Citing other examples, Beachy tells of a woman in a creative writing class who came in thinking Christians were weird, but her experience gave her a different frame of reference. She also recalls a young pregnant woman who gave birth and her watercolor instructor was the only one who called to check on her.

“We’re using the arts to build relationship and to build rapport and to build trust and to build a love for Jesus,” Beachy says.

What’s next

Beachy says 2020 will be a year of growth for the CFTA, expanding the artistic disciplines offered to things like culinary arts, executive storytelling, juried art and photography shows, galleries and technology. She looks forward to seven or eight summer camps.

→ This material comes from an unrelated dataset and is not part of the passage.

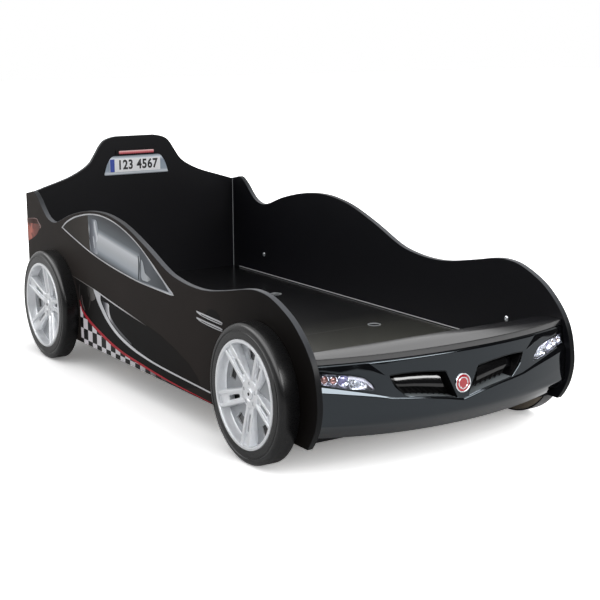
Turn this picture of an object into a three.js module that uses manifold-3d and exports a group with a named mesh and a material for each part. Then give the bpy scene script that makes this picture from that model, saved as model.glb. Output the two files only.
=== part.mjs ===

The hope is to offer theater as well. Beachy says the vision is for another construction project to transform the auditorium into a theatrical space so it can truly be a performing arts center.

More than a place for Copper Hills Church attenders, the CFTA is a place for people to bring their friends and neighbors.

As Klassen explains, the well in John 4 had faithfully met a need by providing water for years before Jesus showed up. The woman in the story not only got what she came for—water—but when Jesus entered the scene, she received living water.

“Our hope is people are going to come for water—that’s the arts—and they’re going to get art at an excellent level….” Klassen says. “Our prayer and our hope everyday—we’re so careful who we pick as our teachers and artists and crafts people that lead—is that they will walk away with living art in their soul.”